### Instructions for the task
Please quote exactly the opening lines of the data, from the first line to the one where "skirt_end_d = 7.74; // [7.5:0.02:8]" appears.

### Available data
——
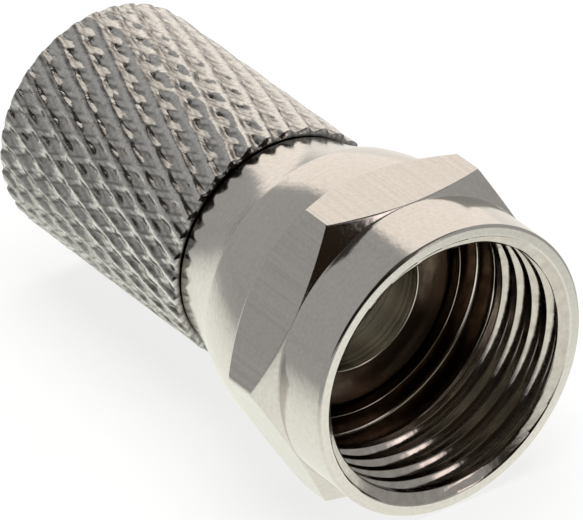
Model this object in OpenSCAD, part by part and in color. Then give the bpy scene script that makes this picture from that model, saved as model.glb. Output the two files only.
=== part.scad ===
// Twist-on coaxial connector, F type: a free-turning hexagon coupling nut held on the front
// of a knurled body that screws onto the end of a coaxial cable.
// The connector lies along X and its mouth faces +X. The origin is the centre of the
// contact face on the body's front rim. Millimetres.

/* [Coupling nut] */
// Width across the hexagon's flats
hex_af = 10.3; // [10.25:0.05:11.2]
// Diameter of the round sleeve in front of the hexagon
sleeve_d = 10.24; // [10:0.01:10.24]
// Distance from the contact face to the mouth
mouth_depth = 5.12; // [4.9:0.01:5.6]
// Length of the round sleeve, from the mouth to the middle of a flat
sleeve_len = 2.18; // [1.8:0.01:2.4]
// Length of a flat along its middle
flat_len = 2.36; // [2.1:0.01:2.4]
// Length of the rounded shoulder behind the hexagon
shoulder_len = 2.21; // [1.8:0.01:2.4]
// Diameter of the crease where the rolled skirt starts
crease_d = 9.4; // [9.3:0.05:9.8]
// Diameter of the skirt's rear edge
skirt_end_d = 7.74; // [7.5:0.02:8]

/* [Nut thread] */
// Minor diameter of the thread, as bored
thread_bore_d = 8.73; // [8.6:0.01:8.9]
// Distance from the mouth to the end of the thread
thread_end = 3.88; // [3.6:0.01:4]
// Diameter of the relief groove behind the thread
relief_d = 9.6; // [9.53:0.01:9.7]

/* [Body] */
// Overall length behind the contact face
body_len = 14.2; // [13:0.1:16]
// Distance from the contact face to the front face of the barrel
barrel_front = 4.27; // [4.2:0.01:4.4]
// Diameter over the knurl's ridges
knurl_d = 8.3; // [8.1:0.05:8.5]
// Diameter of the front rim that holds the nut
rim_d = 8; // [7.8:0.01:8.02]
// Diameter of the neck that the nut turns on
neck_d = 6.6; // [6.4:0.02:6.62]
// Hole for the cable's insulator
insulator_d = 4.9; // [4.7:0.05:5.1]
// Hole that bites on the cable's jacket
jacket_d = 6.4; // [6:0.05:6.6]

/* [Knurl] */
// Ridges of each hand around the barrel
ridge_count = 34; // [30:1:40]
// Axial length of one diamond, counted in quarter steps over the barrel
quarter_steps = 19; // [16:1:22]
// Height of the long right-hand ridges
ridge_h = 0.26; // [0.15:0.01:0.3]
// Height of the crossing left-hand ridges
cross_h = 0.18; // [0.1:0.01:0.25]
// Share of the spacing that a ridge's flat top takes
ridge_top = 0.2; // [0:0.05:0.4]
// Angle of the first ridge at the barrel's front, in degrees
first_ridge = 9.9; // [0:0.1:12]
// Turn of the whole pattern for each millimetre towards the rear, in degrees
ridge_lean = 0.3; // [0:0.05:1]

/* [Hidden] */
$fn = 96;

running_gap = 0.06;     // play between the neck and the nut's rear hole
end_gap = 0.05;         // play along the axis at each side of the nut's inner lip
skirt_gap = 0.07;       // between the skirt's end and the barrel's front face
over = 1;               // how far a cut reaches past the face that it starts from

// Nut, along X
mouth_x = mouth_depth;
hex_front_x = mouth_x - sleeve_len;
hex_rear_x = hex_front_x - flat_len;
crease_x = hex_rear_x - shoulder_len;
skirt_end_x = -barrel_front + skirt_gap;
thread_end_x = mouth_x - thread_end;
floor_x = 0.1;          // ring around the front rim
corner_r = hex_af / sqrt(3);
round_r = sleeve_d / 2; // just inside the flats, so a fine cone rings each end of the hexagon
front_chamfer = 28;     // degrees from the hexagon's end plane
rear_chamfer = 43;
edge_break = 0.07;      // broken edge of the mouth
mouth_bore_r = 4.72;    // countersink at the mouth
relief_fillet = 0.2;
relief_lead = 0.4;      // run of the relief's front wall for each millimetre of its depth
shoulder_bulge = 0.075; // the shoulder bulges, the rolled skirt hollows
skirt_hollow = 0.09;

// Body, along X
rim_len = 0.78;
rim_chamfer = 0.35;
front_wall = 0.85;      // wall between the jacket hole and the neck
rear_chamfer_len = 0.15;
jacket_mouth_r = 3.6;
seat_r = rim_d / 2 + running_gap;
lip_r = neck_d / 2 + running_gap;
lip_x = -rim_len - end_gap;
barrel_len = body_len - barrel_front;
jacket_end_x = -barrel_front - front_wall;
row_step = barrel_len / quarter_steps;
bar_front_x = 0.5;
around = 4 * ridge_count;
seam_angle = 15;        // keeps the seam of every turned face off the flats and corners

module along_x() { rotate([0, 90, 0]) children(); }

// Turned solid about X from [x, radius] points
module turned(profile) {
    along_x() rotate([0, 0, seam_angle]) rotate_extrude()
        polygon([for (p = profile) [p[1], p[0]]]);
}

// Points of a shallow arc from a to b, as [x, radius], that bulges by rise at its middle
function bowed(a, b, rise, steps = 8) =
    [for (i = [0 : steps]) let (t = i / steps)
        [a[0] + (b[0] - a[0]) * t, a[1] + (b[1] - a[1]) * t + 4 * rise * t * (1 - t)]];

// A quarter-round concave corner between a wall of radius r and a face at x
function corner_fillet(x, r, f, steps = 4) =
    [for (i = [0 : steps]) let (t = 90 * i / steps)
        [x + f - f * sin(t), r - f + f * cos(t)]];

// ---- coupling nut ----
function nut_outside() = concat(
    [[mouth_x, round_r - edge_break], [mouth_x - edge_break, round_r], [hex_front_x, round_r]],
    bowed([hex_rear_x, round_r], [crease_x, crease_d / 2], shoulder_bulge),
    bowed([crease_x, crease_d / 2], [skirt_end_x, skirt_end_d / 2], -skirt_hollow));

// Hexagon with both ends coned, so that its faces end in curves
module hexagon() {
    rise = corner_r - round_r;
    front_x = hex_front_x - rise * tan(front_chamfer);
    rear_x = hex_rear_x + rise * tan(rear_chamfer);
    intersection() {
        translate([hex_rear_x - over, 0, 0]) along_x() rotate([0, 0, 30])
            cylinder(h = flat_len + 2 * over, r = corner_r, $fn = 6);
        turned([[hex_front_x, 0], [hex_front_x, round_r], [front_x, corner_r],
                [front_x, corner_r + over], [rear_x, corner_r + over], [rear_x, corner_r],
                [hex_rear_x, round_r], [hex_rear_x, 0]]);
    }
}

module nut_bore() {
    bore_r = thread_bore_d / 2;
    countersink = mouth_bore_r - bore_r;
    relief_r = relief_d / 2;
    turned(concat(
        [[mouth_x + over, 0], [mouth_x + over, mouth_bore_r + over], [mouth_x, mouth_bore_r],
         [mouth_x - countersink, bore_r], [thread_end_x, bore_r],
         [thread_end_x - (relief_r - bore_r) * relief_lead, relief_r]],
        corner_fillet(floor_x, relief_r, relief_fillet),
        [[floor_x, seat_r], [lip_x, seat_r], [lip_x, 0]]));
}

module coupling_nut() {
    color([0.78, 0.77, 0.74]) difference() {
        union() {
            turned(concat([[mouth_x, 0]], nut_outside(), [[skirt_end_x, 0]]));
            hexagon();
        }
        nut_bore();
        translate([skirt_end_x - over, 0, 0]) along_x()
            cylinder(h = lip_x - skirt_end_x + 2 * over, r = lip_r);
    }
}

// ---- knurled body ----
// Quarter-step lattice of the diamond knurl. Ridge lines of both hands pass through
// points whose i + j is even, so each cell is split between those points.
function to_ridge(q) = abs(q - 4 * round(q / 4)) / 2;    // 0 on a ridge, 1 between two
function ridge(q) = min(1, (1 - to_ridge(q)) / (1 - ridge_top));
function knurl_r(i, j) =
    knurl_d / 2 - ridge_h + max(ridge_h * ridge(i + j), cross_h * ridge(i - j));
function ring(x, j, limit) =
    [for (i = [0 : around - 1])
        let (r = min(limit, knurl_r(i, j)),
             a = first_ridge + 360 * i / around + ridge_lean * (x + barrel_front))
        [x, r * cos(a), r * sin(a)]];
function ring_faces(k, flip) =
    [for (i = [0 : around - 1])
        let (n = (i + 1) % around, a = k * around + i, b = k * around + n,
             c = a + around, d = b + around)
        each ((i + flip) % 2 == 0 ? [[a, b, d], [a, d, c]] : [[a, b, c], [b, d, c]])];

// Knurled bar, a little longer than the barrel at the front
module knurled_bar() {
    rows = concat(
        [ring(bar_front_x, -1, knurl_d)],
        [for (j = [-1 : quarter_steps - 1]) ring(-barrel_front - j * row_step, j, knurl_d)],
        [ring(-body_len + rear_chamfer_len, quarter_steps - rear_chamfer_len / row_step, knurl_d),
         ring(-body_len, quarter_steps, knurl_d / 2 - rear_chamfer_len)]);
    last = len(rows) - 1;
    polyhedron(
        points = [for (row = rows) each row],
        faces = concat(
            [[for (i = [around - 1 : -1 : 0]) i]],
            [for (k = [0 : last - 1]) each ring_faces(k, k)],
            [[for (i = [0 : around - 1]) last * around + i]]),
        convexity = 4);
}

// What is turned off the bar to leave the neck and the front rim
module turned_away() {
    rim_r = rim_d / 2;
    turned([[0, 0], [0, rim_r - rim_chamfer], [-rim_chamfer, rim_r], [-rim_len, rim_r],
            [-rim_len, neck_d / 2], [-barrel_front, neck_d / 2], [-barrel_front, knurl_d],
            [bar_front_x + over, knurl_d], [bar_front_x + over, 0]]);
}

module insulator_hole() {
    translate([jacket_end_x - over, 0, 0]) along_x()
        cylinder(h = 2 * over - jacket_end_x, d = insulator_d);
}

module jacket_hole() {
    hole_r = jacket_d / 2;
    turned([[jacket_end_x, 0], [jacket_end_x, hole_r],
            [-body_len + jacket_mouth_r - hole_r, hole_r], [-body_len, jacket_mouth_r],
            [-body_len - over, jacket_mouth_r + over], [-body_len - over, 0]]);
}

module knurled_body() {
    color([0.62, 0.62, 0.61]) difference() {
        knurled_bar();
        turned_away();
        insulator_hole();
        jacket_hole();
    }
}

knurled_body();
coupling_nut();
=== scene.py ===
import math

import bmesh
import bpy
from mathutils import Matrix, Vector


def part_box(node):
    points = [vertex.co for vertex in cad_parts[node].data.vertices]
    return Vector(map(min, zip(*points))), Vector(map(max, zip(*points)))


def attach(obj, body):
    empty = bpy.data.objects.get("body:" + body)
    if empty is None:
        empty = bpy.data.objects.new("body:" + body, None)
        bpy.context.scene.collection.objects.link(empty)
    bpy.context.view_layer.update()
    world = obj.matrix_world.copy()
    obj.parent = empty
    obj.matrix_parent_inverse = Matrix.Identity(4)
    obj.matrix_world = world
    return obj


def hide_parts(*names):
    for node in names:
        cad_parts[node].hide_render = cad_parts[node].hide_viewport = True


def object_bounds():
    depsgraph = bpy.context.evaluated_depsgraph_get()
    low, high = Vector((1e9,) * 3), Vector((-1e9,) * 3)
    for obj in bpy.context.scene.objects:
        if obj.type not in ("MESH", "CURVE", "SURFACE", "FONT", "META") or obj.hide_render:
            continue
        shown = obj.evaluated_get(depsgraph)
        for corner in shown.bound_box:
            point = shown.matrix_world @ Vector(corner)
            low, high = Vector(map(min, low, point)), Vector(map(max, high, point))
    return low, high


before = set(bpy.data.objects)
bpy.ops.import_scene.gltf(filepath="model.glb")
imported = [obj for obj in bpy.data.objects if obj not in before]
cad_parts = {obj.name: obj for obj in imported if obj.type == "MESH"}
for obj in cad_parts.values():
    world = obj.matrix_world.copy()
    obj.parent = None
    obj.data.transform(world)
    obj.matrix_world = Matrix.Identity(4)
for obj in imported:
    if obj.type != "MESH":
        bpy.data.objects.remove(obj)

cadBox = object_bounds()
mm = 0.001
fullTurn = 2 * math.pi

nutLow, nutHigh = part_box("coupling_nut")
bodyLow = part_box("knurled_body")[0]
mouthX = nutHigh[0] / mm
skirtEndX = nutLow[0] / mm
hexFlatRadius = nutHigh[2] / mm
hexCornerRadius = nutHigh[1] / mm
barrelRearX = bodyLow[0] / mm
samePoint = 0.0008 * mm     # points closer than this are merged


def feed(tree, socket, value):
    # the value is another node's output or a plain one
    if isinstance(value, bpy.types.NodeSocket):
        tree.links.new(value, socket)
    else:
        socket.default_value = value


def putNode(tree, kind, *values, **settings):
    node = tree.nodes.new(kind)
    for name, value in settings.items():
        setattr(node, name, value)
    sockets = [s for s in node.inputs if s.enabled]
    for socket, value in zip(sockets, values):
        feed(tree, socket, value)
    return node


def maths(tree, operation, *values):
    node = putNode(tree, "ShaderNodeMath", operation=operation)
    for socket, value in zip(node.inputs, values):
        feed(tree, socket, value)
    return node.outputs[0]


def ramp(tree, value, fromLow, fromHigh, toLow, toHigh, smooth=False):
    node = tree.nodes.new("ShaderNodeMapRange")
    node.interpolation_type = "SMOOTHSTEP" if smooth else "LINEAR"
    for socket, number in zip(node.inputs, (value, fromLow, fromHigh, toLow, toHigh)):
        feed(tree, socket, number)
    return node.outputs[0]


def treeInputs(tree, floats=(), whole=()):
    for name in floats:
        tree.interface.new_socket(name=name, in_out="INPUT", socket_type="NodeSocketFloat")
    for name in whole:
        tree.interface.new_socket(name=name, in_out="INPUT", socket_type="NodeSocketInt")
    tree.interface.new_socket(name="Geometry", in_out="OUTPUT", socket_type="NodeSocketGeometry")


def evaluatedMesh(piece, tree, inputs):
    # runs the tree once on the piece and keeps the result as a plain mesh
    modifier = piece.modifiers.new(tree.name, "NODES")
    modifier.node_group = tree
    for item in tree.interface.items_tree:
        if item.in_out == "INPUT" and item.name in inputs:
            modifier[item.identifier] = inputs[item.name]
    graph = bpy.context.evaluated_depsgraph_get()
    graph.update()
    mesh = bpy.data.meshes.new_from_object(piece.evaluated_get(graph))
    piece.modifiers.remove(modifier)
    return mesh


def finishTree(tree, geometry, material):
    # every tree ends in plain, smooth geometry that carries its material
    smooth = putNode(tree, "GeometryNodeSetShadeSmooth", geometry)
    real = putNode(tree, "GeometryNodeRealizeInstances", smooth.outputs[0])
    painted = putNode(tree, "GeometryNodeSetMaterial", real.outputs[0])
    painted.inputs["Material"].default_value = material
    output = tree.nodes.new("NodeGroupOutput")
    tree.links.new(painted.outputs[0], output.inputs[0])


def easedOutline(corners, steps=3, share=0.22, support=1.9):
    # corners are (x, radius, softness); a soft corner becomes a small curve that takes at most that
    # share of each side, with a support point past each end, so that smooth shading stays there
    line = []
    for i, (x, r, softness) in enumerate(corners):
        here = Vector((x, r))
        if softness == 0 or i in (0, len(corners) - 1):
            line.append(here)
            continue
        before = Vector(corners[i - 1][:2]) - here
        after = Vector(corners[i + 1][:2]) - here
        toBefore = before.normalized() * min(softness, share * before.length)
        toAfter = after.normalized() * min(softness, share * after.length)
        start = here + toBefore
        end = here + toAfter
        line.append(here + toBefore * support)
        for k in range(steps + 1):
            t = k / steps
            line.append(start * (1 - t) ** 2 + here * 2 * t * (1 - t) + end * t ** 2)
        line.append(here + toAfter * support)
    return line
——
### Task output
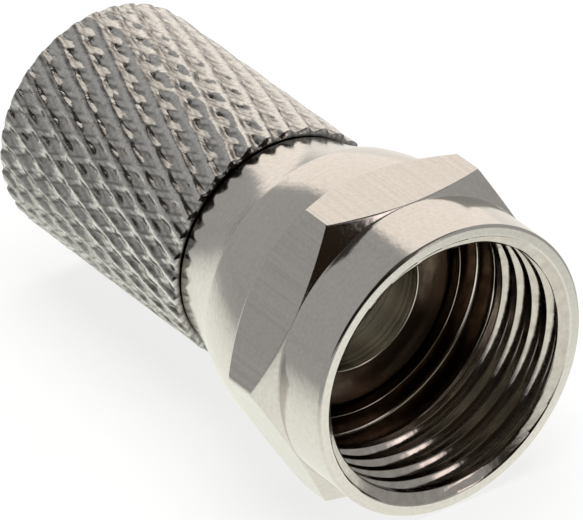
Model this object in OpenSCAD, part by part and in color. Then give the bpy scene script that makes this picture from that model, saved as model.glb. Output the two files only.
=== part.scad ===
// Twist-on coaxial connector, F type: a free-turning hexagon coupling nut held on the front
// of a knurled body that screws onto the end of a coaxial cable.
// The connector lies along X and its mouth faces +X. The origin is the centre of the
// contact face on the body's front rim. Millimetres.

/* [Coupling nut] */
// Width across the hexagon's flats
hex_af = 10.3; // [10.25:0.05:11.2]
// Diameter of the round sleeve in front of the hexagon
sleeve_d = 10.24; // [10:0.01:10.24]
// Distance from the contact face to the mouth
mouth_depth = 5.12; // [4.9:0.01:5.6]
// Length of the round sleeve, from the mouth to the middle of a flat
sleeve_len = 2.18; // [1.8:0.01:2.4]
// Length of a flat along its middle
flat_len = 2.36; // [2.1:0.01:2.4]
// Length of the rounded shoulder behind the hexagon
shoulder_len = 2.21; // [1.8:0.01:2.4]
// Diameter of the crease where the rolled skirt starts
crease_d = 9.4; // [9.3:0.05:9.8]
// Diameter of the skirt's rear edge
skirt_end_d = 7.74; // [7.5:0.02:8]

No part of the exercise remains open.